Toyota might have another stinky legal problem on its hands. A proposed class-action lawsuit filed in the US. District Court for the Southern District of Florida claims the automaker committed fraud by failing to properly address an HVAC problem that leaves Camry cabins in an unpleasantly scented state.
Condensation is the culprit in this issue, though the plaintiffs accuse Toyota of covering up the fact that it doesn’t have a solution.
The lawsuit, Javier Cardenas, et al. v. Toyota Motor Corporation, et al., was filed on July 12th and concerns Camrys of the 2012 to 2017 model year. CarComplaints uncovered the legal action.
According to plaintiff Javier Cardenas, who lives in Missouri but purchased a 2014 Camry when living in Florida, cranking the air conditioning in his car leads to a “funky, horrid, old smell.” Cardenas, who still owns the car, says passengers complain of a foul odor even when the A/C is off. A trip to a Missouri Toyota dealer resulted in a $300 quote for taking apart the instrument panel; instead, the plaintiff carried out the suggestions the dealer provided for mitigating the smell (opening the vents, periodically turning on the heater), to no avail.
The content of a follow-up call to Toyota isn’t mentioned in the lawsuit. Nor is it mentioned whether the second claimant, Kurt Kirton of Tennessee, has ever experienced such issues with his own 2015 Camry. Such is the nature of lawsuits.
Regardless, there have been issues with the Camry’s HVAC system, leading to several technical service bulletins (TSBs) over the years. As early as 1997, Toyota issued a TSB to eliminate musty odors that occured when the operator cranked cold A/C in a vehicle left sitting in a hot, humid environment for a period of time. The automaker blamed the odors on either a blocked evaporator housing drain pipe, or microbial growth in the evaporator.

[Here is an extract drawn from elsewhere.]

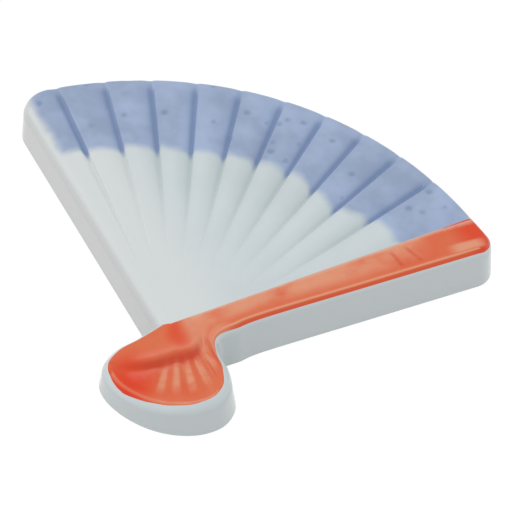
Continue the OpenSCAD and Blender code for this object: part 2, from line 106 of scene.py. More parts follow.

A 2009 TSB informed dealers of a “newly designed evaporator sub-assembly … made available to decrease the potential for HVAC odor.” This bulletin was updated in 2011. Two years later, another TSB told technicians that the odors were “naturally occurring from the HVAC system and/or related environmental factors,” adding that “there is no way to eliminate these odors.” It also listed mitigation measures. The TSB was updated in 2015 to cover 2007 to 2015 model year Camrys and Camry Hybrids.
The two plaintiffs claim the source of the smell — suspected mold — poses potential harm to the vehicle’s occupants, and that the automaker covered this up by having dealers claim the odors were nothing unusual. They also claim they paid more than they would have, had they known of the HVAC system’s smell. Hence the fraud allegation.
“No reasonable consumer expects to purchase or lease a vehicle with a HVAC System Defect that exposes them to foul, noxious, and/or toxic odors, mold, and other contaminants,” the suit states.
It will be up to Toyota to prove that there was/is no risk to occupants from possible mold spores in the car’s vents, and that its communications with dealers and customers was above board.
This is not the first class-action lawsuit filed over the issue. Over the past few years, at least two suits have targeted Toyota for reeking A/C operation, while message boards are full of queries about how to eliminate such odors.